There was nobody, there were no like healthy children like, oh, my, you know, healthy 10-year-olds
playing in the yard gets COVID and Didn't happen.
And so we shouldn't be forcing the vaccine on them, particularly because there are some side effects to the vaccine for children, particularly boys between the ages of 16 and 24, which just happened to be a lot of the kids in our military.
The young men in our military are at risk for heart inflammation, and that risk exceeds easily their risk for any kind of problem from COVID.
And then of course, Dr.
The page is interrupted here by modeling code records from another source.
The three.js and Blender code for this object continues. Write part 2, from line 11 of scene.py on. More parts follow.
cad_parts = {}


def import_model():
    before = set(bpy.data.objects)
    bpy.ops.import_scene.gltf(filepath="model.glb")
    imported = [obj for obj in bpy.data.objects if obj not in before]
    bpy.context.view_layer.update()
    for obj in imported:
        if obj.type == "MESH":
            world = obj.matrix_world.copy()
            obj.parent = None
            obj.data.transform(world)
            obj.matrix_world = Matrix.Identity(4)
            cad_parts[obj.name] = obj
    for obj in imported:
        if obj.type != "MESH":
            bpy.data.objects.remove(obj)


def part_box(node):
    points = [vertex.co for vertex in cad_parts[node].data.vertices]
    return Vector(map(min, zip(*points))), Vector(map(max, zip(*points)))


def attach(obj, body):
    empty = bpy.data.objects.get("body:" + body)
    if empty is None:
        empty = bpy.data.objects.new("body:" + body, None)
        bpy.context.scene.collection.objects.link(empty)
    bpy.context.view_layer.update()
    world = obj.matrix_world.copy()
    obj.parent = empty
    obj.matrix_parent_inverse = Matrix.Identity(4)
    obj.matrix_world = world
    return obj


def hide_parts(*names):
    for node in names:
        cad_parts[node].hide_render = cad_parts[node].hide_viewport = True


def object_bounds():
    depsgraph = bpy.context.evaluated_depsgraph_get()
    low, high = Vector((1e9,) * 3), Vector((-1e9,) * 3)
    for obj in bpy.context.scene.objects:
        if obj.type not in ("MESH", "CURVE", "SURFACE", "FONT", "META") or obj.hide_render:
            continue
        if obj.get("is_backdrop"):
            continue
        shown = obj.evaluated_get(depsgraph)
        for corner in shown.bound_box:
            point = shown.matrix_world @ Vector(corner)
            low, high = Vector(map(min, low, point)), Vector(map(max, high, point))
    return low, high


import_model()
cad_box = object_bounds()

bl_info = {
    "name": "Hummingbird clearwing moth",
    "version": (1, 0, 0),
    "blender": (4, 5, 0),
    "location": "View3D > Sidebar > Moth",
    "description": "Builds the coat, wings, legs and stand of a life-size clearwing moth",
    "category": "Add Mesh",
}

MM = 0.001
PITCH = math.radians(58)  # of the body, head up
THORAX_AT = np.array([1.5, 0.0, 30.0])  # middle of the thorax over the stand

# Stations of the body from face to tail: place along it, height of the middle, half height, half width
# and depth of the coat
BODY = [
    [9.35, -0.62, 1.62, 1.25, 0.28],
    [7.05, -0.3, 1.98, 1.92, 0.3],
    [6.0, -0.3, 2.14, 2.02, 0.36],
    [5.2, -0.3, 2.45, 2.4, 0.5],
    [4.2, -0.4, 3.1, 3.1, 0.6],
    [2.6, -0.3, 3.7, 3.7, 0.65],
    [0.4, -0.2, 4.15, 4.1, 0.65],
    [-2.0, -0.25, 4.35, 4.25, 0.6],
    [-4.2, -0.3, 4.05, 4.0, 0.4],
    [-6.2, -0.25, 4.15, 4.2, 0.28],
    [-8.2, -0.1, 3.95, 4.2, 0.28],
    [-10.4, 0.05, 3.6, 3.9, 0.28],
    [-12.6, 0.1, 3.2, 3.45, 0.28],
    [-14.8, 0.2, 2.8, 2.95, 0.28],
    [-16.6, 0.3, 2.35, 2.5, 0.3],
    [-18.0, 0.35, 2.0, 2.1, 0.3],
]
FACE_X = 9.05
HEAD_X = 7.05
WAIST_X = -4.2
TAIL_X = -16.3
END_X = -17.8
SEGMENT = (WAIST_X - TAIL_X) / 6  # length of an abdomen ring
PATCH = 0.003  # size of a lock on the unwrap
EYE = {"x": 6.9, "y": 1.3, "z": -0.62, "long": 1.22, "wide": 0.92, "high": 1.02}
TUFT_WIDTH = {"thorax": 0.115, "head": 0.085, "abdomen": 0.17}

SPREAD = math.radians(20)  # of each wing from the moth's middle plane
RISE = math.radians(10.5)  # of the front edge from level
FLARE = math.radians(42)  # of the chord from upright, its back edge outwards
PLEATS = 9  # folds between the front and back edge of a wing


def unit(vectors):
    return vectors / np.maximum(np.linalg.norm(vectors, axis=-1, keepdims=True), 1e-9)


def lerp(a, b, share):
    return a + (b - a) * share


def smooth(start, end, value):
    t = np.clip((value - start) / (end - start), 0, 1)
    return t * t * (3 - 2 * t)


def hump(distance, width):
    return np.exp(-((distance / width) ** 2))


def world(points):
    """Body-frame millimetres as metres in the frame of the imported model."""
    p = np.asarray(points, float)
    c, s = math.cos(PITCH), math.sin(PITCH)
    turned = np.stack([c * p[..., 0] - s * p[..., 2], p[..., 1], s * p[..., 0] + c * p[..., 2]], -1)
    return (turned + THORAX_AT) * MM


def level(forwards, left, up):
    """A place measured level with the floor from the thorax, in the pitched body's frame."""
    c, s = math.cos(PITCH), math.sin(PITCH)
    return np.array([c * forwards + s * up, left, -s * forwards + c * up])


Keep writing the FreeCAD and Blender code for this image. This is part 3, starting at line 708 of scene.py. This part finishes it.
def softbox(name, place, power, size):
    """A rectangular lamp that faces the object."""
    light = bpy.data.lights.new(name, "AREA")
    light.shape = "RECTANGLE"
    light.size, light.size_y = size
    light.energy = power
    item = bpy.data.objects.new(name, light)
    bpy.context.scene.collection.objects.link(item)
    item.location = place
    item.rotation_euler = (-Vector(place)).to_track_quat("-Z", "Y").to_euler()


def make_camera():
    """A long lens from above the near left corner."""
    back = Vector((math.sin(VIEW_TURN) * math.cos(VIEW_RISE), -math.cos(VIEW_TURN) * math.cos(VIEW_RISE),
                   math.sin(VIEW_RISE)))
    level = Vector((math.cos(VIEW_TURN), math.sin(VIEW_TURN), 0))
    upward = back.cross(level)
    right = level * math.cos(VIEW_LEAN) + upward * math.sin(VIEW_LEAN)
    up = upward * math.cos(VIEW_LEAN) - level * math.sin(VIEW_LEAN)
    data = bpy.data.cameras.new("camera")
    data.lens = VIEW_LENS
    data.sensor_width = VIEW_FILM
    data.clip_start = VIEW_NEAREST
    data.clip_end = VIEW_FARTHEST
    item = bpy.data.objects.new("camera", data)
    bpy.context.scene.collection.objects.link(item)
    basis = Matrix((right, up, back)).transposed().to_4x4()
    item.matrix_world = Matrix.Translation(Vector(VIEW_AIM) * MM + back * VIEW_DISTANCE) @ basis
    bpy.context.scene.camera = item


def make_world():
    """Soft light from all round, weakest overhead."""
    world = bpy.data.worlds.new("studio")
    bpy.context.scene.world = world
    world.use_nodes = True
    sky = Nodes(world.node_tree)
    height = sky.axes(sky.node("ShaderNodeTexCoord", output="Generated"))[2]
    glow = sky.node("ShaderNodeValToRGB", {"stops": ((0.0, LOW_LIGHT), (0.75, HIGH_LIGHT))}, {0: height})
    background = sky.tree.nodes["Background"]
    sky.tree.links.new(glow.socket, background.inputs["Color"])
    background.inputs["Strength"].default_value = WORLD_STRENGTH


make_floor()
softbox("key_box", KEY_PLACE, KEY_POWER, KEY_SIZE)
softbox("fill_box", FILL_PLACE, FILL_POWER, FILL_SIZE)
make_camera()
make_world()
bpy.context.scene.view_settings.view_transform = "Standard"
Aladipo in Florida, the Surgeon General, puts out that report and then Twitter censors it, which is a whole other thing about censorship, but I know you're tight on time, so let me just ask you one other thing.
So as we're taping this on Tuesday, supposedly Trump may make some sort of announcement tonight.
Obviously the big thing right now in the Republican Party is which way is this thing gonna go?
Is it gonna be a Trump party or perhaps a DeSantis party?
I know you founded the Liberty Caucus, right, with Ron DeSantis?
I knew him something from the congressional baseball game.
He was a good baseball player.
He played at Yale, and I can remember him coming to one of the early practices and hitting home run during practice, which is, you know, for a bunch of old guys out there playing, it was pretty impressive.
So he was a good player, but he ended up having shoulder surgery at that time and didn't really play on the team, and then he ran for governor.
So I don't know him real well, but I have met him.
I've been impressed with what he's done.
The other thing is, it is about who you hire in your administration.
The fact that he's put forward this public health doctor who is telling it like it is and telling the truth and is not just an apologist for big government and unafraid, such that he's got big tech alarmed, I'm pretty impressed with that.
I'm not asking you for who do you like more, but in terms of do you want them, if it's going to happen, to battle it out publicly, or would you rather it sort of be dealt with privately?
Because there's just so many fights, it seems like, right now in the Republican Party.